How does one identify the holdings of Urban Assets LLC? Of course, the most reliable method is to use the plat maps at the Assessor’s office and then examine deeds at the Recorder of Deeds’ office. Geo St. Louis is a good back-up. Still, when one is far from City Hall or the Internet, there is a fairly reliable way of telling.
Look at the photograph above, showing the north face of the 4200 block of Page Boulevard in the Vandeventer neighborhood (officially “West Page” here.) See the Urban Assets property?
Aha! Here it is: the lovely home at 4255 W. Page Boulevard. Unfortunately, the house was condemned for demolition on June 1 and sits in the 19th Ward, where there is no preservation review.
How about across the street? My guess is that this one is obvious.
Yes, it’s the fine old house at 4230 W. Page. The tell-tale sign of Urban Assets is the use of unpainted OSB boards to cover window and door openings. OSB board is not the most water- or vandal-proof material out there — how about 3/4″ plywood or breathable metal covers used widely in Chicago on vacant buildings — but it’s better than nothing. This is the same style of board-up used by Urban Solutions on McEagle’s properties.

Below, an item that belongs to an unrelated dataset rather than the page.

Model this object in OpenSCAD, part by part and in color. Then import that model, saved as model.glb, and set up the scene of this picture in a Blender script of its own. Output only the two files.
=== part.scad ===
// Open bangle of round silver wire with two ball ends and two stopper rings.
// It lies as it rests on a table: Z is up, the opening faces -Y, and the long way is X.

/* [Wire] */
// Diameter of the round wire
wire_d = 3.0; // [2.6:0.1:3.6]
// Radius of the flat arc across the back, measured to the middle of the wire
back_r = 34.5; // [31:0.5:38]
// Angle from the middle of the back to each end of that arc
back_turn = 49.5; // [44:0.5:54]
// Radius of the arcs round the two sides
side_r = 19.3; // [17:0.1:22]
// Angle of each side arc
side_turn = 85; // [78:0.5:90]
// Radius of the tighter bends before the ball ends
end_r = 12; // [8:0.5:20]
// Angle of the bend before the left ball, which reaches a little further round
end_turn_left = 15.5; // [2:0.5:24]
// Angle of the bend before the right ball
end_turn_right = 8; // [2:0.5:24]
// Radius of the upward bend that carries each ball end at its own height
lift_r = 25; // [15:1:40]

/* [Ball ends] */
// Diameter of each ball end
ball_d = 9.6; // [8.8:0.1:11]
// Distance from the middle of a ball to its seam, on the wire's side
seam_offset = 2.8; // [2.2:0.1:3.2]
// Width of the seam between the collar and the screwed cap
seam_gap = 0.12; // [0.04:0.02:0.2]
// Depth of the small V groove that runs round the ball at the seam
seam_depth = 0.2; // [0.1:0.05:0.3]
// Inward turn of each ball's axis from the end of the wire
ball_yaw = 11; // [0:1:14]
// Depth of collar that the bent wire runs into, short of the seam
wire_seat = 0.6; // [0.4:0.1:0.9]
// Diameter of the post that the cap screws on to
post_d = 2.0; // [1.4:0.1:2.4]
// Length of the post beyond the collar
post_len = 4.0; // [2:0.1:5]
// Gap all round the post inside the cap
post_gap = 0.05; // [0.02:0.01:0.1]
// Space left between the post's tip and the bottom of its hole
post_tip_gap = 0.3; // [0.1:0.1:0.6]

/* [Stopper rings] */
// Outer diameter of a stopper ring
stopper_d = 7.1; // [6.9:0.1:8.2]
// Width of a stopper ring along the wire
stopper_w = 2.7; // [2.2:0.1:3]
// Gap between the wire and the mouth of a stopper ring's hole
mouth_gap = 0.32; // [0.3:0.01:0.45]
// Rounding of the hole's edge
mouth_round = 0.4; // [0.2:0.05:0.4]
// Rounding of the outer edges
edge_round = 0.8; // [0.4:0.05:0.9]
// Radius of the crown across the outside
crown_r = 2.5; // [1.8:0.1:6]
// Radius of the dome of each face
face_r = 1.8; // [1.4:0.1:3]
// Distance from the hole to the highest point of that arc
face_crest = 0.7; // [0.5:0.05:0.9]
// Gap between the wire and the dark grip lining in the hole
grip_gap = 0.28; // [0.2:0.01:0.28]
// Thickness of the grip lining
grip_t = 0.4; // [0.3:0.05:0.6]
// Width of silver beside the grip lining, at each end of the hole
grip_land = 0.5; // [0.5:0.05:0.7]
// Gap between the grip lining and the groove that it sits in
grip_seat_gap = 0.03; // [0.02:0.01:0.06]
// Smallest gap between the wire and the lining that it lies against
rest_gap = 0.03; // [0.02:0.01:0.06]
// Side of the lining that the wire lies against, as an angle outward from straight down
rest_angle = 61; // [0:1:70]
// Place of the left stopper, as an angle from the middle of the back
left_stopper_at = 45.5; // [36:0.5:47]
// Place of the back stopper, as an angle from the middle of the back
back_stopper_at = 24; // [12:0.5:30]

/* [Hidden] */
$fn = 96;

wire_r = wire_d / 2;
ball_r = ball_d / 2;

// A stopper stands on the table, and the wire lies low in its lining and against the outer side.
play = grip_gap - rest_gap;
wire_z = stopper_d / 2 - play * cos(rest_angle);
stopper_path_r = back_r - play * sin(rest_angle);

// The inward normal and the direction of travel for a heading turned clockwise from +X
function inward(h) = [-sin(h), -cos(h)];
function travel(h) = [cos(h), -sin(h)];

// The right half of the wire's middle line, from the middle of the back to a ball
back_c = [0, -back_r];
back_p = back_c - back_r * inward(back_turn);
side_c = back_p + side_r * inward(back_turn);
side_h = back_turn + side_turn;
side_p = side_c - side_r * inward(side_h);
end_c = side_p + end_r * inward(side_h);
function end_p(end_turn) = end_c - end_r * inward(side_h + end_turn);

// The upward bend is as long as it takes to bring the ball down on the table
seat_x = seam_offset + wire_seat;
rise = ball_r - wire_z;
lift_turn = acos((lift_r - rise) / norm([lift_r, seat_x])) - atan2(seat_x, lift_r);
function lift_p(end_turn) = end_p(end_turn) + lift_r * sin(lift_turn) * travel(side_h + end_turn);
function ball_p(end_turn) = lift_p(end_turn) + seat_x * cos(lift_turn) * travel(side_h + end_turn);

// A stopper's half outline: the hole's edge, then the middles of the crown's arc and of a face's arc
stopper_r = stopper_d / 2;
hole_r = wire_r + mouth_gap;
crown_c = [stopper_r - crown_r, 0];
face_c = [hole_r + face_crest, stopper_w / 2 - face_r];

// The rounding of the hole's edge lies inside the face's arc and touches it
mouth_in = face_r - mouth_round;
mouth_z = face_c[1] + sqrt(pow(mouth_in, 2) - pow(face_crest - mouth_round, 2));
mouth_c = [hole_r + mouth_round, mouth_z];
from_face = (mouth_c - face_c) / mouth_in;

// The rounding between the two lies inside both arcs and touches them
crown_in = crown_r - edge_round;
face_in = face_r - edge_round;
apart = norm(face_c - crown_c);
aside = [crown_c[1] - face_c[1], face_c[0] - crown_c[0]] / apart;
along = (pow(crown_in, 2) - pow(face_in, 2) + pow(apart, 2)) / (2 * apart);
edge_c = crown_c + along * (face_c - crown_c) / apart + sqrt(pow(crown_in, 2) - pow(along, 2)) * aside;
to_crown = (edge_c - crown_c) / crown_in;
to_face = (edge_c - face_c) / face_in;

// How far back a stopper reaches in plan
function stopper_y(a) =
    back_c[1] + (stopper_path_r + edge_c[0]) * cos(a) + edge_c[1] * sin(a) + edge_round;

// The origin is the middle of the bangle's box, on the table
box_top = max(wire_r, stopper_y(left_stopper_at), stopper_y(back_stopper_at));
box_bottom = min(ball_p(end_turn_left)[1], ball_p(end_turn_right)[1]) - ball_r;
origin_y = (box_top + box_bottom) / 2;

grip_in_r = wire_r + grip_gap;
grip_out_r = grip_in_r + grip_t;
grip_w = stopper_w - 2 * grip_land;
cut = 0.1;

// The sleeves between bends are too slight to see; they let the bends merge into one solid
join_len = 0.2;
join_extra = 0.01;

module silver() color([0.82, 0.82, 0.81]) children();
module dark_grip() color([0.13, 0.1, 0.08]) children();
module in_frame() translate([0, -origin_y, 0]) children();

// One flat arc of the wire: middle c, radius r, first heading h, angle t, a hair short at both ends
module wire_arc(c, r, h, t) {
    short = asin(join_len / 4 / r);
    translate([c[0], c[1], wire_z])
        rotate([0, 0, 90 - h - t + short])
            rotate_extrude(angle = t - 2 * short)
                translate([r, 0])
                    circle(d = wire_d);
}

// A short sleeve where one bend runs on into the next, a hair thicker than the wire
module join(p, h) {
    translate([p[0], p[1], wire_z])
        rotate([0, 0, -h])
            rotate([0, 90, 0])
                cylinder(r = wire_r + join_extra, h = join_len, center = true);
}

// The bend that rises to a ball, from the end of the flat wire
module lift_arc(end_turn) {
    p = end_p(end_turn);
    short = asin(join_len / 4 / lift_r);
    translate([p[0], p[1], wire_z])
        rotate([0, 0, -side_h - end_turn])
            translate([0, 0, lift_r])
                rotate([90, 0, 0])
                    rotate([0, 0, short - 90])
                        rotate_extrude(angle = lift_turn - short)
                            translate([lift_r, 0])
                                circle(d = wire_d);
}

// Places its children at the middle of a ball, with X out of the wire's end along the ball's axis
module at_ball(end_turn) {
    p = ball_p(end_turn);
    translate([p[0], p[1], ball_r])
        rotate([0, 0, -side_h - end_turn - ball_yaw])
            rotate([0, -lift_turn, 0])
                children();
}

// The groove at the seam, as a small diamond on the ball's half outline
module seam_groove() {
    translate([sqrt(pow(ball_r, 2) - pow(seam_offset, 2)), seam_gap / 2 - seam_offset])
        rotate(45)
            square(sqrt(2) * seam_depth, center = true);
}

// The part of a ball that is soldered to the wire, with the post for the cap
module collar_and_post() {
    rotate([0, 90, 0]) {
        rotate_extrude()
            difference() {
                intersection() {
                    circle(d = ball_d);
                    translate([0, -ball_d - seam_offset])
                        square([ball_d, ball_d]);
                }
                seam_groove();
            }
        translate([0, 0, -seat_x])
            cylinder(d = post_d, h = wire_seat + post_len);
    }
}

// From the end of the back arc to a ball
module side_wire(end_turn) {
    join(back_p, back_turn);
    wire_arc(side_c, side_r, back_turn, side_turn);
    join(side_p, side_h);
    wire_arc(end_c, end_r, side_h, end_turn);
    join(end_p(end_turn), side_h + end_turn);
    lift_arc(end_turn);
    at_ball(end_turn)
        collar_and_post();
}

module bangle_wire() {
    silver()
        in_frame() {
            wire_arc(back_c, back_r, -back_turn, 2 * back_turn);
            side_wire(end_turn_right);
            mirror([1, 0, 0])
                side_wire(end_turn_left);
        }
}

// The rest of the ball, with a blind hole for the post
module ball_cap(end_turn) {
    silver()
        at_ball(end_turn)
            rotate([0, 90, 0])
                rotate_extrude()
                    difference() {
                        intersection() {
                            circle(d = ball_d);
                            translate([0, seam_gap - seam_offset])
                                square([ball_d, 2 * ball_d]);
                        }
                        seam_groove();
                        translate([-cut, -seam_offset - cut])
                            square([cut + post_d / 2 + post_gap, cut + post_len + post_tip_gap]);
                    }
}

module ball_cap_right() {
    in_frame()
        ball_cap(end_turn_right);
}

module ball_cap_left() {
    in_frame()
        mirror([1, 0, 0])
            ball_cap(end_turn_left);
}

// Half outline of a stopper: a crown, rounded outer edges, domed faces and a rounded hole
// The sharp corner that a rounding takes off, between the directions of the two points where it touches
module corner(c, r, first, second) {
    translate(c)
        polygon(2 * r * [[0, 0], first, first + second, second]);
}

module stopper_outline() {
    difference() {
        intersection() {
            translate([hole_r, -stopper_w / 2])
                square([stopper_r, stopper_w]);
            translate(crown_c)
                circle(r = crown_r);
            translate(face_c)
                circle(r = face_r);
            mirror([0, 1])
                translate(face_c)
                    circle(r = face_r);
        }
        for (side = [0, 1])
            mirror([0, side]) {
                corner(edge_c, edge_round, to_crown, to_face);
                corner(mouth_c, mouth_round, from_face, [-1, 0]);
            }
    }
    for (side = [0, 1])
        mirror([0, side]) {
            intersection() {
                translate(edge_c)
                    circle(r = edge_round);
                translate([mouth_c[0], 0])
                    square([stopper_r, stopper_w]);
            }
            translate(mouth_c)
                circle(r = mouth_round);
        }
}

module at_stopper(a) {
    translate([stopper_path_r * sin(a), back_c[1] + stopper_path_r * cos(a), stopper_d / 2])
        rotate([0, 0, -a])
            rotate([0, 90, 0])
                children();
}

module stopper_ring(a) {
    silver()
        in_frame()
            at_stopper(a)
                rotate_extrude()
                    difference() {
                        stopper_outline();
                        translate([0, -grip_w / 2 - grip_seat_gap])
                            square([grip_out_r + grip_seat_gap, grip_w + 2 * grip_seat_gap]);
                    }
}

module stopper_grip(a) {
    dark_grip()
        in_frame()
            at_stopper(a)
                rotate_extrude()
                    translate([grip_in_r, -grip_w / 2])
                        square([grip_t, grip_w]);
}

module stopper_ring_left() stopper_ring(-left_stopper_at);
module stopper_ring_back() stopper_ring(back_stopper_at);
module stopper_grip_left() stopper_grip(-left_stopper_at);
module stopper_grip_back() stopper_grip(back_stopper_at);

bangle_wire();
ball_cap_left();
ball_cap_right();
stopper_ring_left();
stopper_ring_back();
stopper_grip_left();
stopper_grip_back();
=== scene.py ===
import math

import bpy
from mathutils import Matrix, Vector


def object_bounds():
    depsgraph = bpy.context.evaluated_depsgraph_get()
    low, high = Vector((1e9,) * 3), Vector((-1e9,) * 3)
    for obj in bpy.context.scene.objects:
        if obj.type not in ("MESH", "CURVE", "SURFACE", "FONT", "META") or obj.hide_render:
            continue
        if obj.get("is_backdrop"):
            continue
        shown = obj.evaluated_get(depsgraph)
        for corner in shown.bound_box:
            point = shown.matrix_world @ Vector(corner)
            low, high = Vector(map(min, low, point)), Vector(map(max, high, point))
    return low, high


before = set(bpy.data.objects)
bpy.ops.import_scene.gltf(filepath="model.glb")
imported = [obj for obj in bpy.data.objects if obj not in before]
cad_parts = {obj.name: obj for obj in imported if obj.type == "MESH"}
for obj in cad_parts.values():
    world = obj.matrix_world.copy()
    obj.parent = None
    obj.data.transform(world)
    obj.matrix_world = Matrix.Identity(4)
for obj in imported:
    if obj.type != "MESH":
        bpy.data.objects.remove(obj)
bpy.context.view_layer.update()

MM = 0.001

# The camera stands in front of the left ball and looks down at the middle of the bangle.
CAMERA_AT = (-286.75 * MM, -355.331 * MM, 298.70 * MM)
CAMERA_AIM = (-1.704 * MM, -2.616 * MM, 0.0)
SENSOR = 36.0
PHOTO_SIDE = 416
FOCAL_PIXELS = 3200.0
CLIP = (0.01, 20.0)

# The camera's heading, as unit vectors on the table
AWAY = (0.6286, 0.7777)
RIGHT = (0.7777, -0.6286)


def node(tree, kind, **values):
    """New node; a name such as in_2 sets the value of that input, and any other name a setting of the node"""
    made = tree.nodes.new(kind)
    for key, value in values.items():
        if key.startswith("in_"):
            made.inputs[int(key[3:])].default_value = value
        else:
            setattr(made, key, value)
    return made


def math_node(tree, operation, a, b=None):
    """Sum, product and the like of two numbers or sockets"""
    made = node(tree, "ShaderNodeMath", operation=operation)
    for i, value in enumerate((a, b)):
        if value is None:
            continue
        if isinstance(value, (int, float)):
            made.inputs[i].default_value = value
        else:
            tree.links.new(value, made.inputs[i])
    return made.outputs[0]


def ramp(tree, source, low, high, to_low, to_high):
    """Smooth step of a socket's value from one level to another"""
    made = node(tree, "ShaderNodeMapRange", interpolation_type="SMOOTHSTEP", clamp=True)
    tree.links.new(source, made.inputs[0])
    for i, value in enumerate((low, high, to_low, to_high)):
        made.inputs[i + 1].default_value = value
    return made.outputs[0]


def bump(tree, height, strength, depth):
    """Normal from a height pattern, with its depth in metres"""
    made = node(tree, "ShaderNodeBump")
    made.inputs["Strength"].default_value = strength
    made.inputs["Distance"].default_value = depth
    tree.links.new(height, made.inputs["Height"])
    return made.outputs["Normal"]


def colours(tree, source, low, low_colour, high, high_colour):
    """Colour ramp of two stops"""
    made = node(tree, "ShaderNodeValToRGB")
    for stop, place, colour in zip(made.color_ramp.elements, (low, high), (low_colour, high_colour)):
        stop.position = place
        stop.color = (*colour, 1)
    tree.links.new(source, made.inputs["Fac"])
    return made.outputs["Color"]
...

The Land Reutilization Authority mostly uses plywood for board-up and always paints the boards it installs. Urban Assets’ board-up jobs are stark and easy to spot. On one hand, a bright new OSB board is a sign of neglect, but on the other it is a canvas for aspiring artists of every medium. Is there a connection between Urban Assets and the Heidelberg Project?
North St. Louis aldermen should beware these names turning up on new deeds. Noble is the broker behind both McEagle’s secretive buying scheme and the new slumlord machine Urban Assets LLC. So far, these new companies have not made any moves beyond one purchase by Prudent Investor LLC, and their purposes are unknown. Urban Assets remains at large.